Three states and three physicians sued the Trump administration Friday over an executive order meant to slash federal support for gender-affirming care for minors, calling the order “blatantly unconstitutional.”
“The order is a cruel and baseless broadside against transgender youth, their families, and the doctors and medical institutions that provide them this critical care,” the complaint, filed Friday morning in the U.S. District Court for Western Washington, says. “It is also a blatant abuse of power.”
The lawsuit, one of two challenges to President Trump’s executive order, asks the court to block federal agencies from implementing its restrictions on funding for gender-affirming care for minors — which the order says includes 19-year-olds — through government insurance programs like Medicaid, Medicare and Tricare, the military’s health program.
Seven families with transgender children and two advocacy groups argued the order is unconstitutional earlier this week in a similar complaint. Both suits claim Trump’s executive order unlawfully withholds funds that Congress previously authorized.
Friday’s lawsuit, filed by the attorneys general of Washington state, Minnesota and Oregon alongside three unnamed doctors, argues the order also violates the 10th Amendment by attempting to regulate medical practices, a power typically left to the states.
“This order is part of a larger political effort to strip away civil rights from entire communities,” Washington State Attorney General Nick Brown, a Democrat, said Friday in a statement. “The president’s cruelty is on full display with this dehumanizing executive order, along with his disdain for the Constitution. His actions are harming Washington’s youth, parents, and health care providers.”
Major medical organizations, including the American Medical Association and the American Academy of Pediatrics, say gender-affirming care for transgender adults and minors is medically necessary and can be lifesaving. They have broadly rejected efforts to politicize care or restrict or ban treatment.
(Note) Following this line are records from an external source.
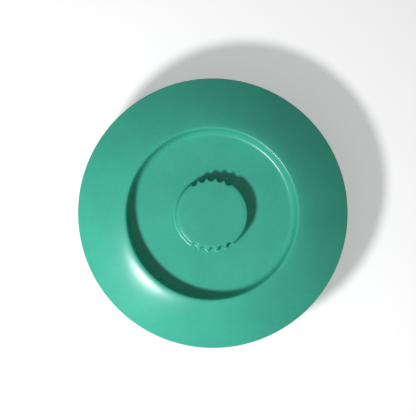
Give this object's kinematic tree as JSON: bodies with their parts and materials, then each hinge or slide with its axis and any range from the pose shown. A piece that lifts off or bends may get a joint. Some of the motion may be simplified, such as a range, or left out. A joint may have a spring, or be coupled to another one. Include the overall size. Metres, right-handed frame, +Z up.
{
  "type": "tortilla warmer",
  "caption": "Round moulded melamine tortilla warmer: a shallow dish and a domed lid with a sunken well and a fluted finger knob.",
  "frame": {"origin": "centre of the foot ring, on the surface the dish stands on", "axes": "+Z up along the dish's axis and the way the lid lifts off; +Y towards the middle of one row of flutes on the knob, -Y towards the other"},
  "size_m": [0.197, 0.197, 0.0511],
  "materials": {
    "base_melamine": "glossy moulded melamine, deep sea green",
    "lid_melamine": "glossy moulded melamine, deep sea green"
  },
  "bodies": {
    "base": {"base": "base_melamine"},
    "lid": {"lid": "lid_melamine"}
  },
  "joints": [
    {"name": "lid_lift", "type": "slide", "parent": "base", "child": "lid", "axis": [0, 0, 1], "range_m": [0, 0.12]}
  ]
}
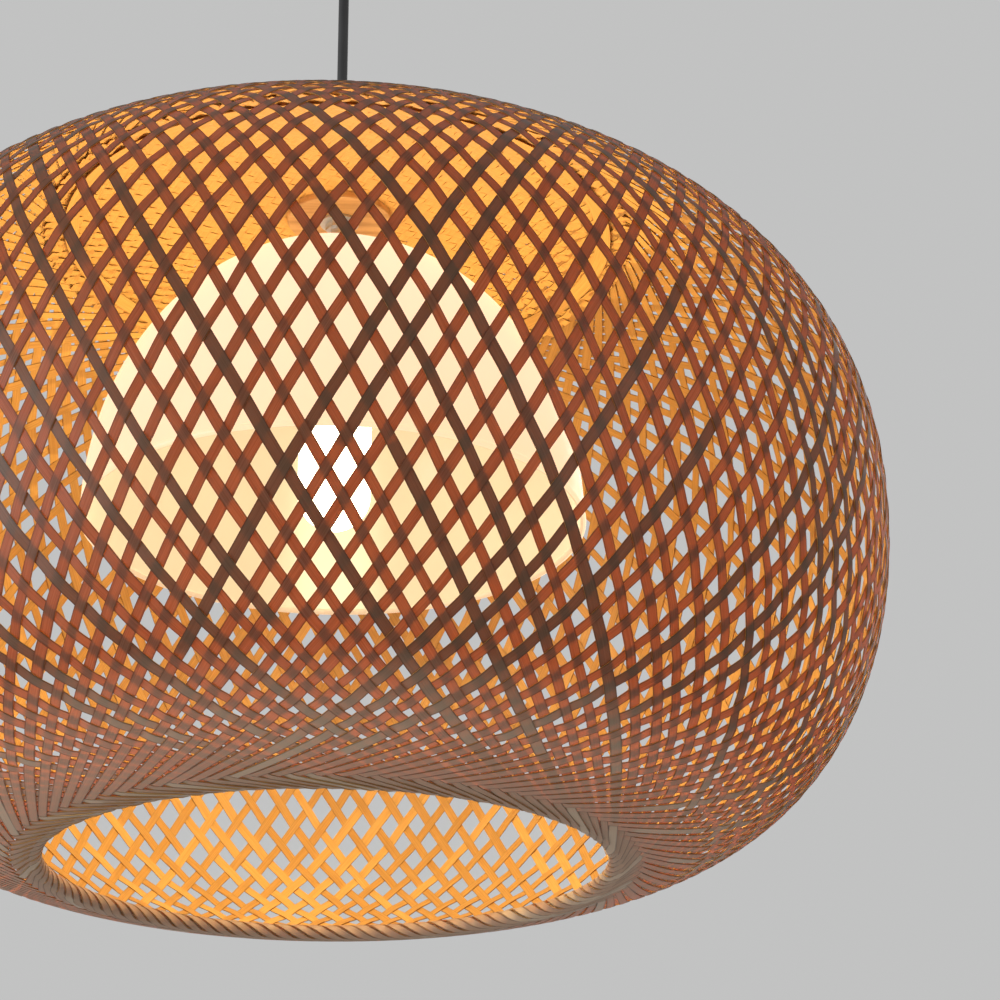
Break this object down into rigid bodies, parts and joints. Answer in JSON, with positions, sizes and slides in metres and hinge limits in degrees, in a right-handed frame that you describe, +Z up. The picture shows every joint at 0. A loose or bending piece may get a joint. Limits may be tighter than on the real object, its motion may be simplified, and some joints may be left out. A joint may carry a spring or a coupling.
{
  "type": "pendant light",
  "caption": "Woven bamboo globe pendant light, open at the bottom, with an opal inner dome, a tubular opal bulb, a short cord and a round ceiling cup.",
  "frame": {"origin": "middle of the ceiling bracket's upper face, on the ceiling", "axes": "+Z up, along the light's own axis, out of the ceiling face; +X along the bracket, through its two ceiling holes; -Y is the side seen in the main view"},
  "size_m": [0.6018, 0.6018, 0.6288],
  "materials": {
    "zinc_steel": "satin",
    "black_metal": "satin",
    "black_plastic": "matte",
    "white_plastic": "matte",
    "brass": "satin",
    "cord_sheath": "matte",
    "core_insulation": "matte",
    "bamboo_disc": "satin",
    "bamboo_weave": "satin",
    "opal_dome": "gloss",
    "porcelain": "gloss",
    "nickel_shell": "satin",
    "opal_globe": "gloss",
    "circuit_board": "matte"
  },
  "bodies": {
    "ceiling_fitting": {"ceiling_bracket": "zinc_steel", "ceiling_cup": "black_metal", "cup_screws": "black_metal", "cup_bush": "black_plastic", "bush_screw": "zinc_steel", "bush_nut": "black_plastic", "terminal_block": "white_plastic", "terminal_tubes": "brass", "terminal_screws": "zinc_steel", "block_screw": "zinc_steel", "cord_tail": "cord_sheath", "supply_cores": "core_insulation"},
    "cord_neck": {"cord_neck": "cord_sheath"},
    "cord": {"pendant_cord": "cord_sheath"},
    "lamp": {"cord_end": "cord_sheath", "cord_gland": "black_plastic", "gland_screw": "zinc_steel", "threaded_stem": "zinc_steel", "stem_washers": "zinc_steel", "stem_nuts": "zinc_steel", "disc_screws": "brass", "lower_crown_disc": "bamboo_disc", "upper_crown_disc": "bamboo_disc", "crown_mat": "bamboo_weave", "mouth_hoop": "bamboo_weave", "woven_shade": "bamboo_weave", "inner_dome": "opal_dome", "holder_cap": "black_plastic", "holder_skirt": "black_plastic", "holder_insert": "porcelain", "screw_shell": "nickel_shell", "centre_contact": "brass", "holder_screws": "brass", "holder_cores": "core_insulation"},
    "bulb": {"bulb_globe": "opal_globe", "bulb_collar": "white_plastic", "light_board": "circuit_board", "bulb_screw_cap": "nickel_shell", "bulb_insulator": "black_plastic", "bulb_contact": "brass"}
  },
  "joints": [
    {"name": "cord_twist", "type": "hinge", "parent": "ceiling_fitting", "child": "cord_neck", "pos_m": [0, 0, -0.06], "axis": [0, 0, 1], "range_deg": [-180, 180]},
    {"name": "cord_swing", "type": "hinge", "parent": "cord_neck", "child": "cord", "pos_m": [0, 0, -0.06], "axis": [1, 0, 0], "range_deg": [-45, 45]},
    {"name": "lamp_tilt", "type": "hinge", "parent": "cord", "child": "lamp", "pos_m": [0, 0, -0.208], "axis": [0, 1, 0], "range_deg": [-20, 20]},
    {"name": "bulb_release", "type": "slide", "parent": "lamp", "child": "bulb", "axis": [0, 0, -1], "range_m": [0, 0.03]}
  ]
}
The complaint states that the detrimental impact of Trump’s executive order on transgender youth “cannot be overstated.” It touches on the story of one young transgender girl who died by suicide in January after she pleaded with her parents to move to Canada from Washington state following Trump’s election in November.
The girl, whose name and age are not revealed, “was a bright and gentle soul,” according to the complaint. She loved playing music and “Magic: The Gathering,” and she was excited to learn Japanese.
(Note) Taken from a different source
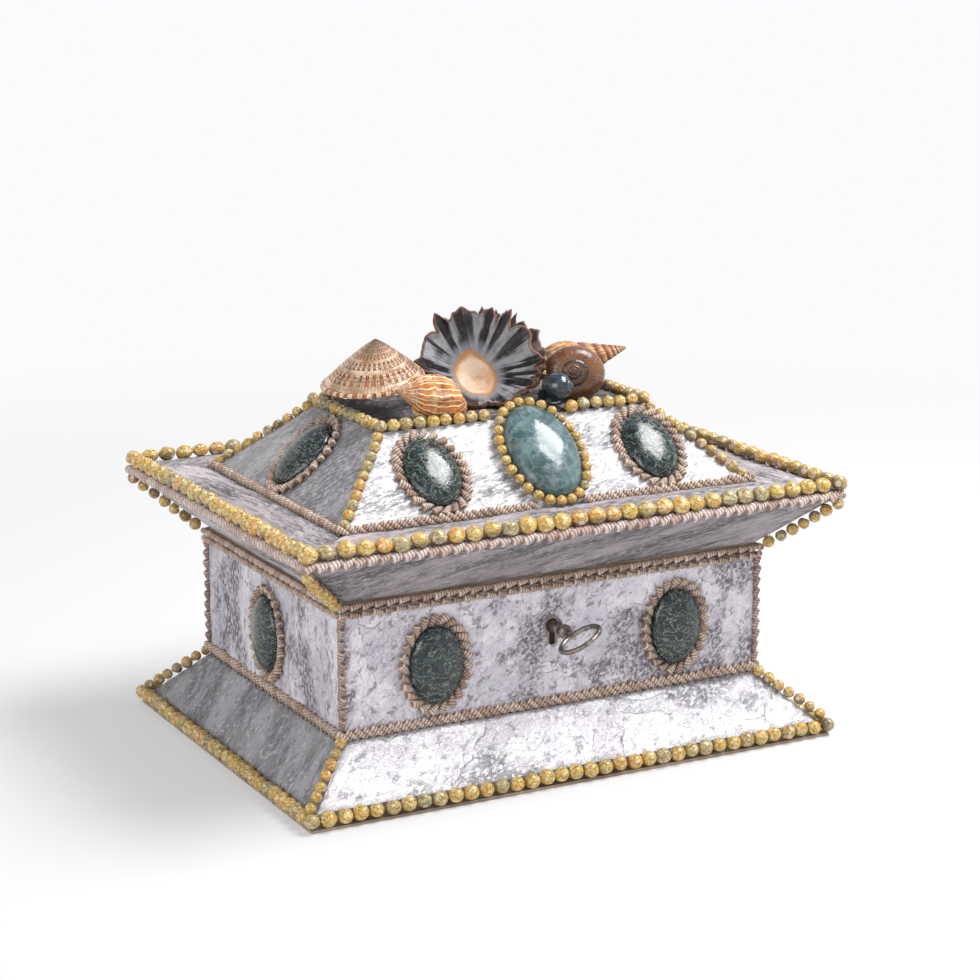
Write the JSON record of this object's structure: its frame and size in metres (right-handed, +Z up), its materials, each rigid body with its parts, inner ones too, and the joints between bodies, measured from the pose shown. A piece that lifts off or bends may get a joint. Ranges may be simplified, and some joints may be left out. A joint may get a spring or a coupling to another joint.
{
  "type": "shell box",
  "caption": "Rectangular casket on a splayed base, with a flared, hip-roofed lift-off lid, faced with flaky stone and trimmed with snail shells, oval green stones and a crown of large shells.",
  "frame": {"origin": "on the ground under the middle of the base board", "axes": "+X along the length, towards the right seen from the front; the front, with the key, faces -Y; +Z up"},
  "size_m": [0.3082, 0.2381, 0.2232],
  "materials": {
    "stone_veneer": "split, satin with glossy flakes",
    "bare_wood": "raw edge",
    "yellow_shell": "glossy",
    "spire_shell": "satin",
    "green_stone": "polished",
    "blue_green_stone": "polished",
    "aged_metal": "worn, satin",
    "pale_shell": "satin",
    "orange_shell": "satin",
    "grey_shell": "glossy",
    "tan_shell": "matte",
    "brown_shell": "glossy",
    "dark_shell": "glossy",
    "rust_shell": "satin"
  },
  "bodies": {
    "root": {"base_board": "bare_wood", "base_skirt": "stone_veneer", "case": "stone_veneer", "lid": "stone_veneer", "foot_beads": "yellow_shell", "roof_beads": "yellow_shell", "eave_beads": "yellow_shell", "cornice_hip_beads_front_left": "yellow_shell", "cornice_hip_beads_front_right": "yellow_shell", "cornice_hip_beads_back_right": "yellow_shell", "cornice_hip_beads_back_left": "yellow_shell", "case_foot_rope": "spire_shell", "case_rim_rope": "spire_shell", "lid_rim_rope": "spire_shell", "eave_rope": "spire_shell", "roof_foot_rope": "spire_shell", "case_corner_rope_front_left": "spire_shell", "case_corner_rope_front_right": "spire_shell", "case_corner_rope_back_right": "spire_shell", "case_corner_rope_back_left": "spire_shell", "lid_middle_stone": "blue_green_stone", "lid_middle_border": "yellow_shell", "lid_front_left_stone": "green_stone", "lid_front_left_border": "spire_shell", "lid_front_right_stone": "green_stone", "lid_front_right_border": "spire_shell", "lid_left_stone": "green_stone", "lid_left_border": "spire_shell", "lid_right_stone": "green_stone", "lid_right_border": "spire_shell", "lid_back_left_stone": "green_stone", "lid_back_left_border": "spire_shell", "lid_back_right_stone": "green_stone", "lid_back_right_border": "spire_shell", "case_front_left_stone": "green_stone", "case_front_left_border": "spire_shell", "case_front_right_stone": "green_stone", "case_front_right_border": "spire_shell", "case_left_stone": "green_stone", "case_left_border": "spire_shell", "case_right_stone": "green_stone", "case_right_border": "spire_shell", "case_back_left_stone": "green_stone", "case_back_left_border": "spire_shell", "case_back_right_stone": "green_stone", "case_back_right_border": "spire_shell", "key": "aged_metal", "sundial_shell": "pale_shell", "rock_snail_shell": "orange_shell", "limpet_shell": "grey_shell", "ribbed_shell": "tan_shell", "moon_snail_shell": "brown_shell", "top_snail_shell": "dark_shell", "auger_shell": "rust_shell"}
  },
  "joints": []
}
“Her joy was clear with every new milestone in her transition,” the person’s parents wrote in the court filings. “She was so happy to get to the next step, to get closer to presenting in a way that was true to herself.”
Now, the parents wrote, they “fear for the many lives who depend on gender-affirming care and that what happened to their daughter does not happen to any other children.”
“Our children deserve so much better than to be targeted, intimidated, and denied medically necessary healthcare by the President of the United States and his billionaire cronies,” said Minnesota Attorney General Keith Ellison (D). “Gender-affirming care is evidence based, provided by licensed and trained medical professionals, and provided with the consent of a young person’s parents or legal guardians.
“President Trump’s executive order is not only illegal, it’s mean-spirited and deeply hurtful, so I’m filing a lawsuit to end it,” Ellison added.
Oregon’s Democratic Attorney General Dan Rayfield said in a statement that Trump’s order is “a clear example of federal overreach.”
“Banning funding involving gender-affirming care is an infringement on individual rights, and it denies people the dignity and healthcare they deserve,” he said.
All three states involved in Friday’s lawsuit have “shield laws” in place protecting access to gender-affirming care. The laws were passed in response to a deluge of Republican-led states moving to ban treatment beginning in 2021. Thirteen states and Washington, D.C., have adopted similar protective laws.
A growing number of hospitals in states across the country have said they will suspend gender-affirming care because of Trump’s order, which directs federal agencies to strip funding from medical institutions that provide transition-related care to minors.
The White House said that hospitals moving to downsize or eliminate their gender-affirming care programs show that the order is “having its intended effect.”
At least two state attorneys general, Letitia James of New York and Rob Bonta of California, have warned hospitals that denying care to transgender patients violates state laws against discrimination because of sexual orientation or gender identity.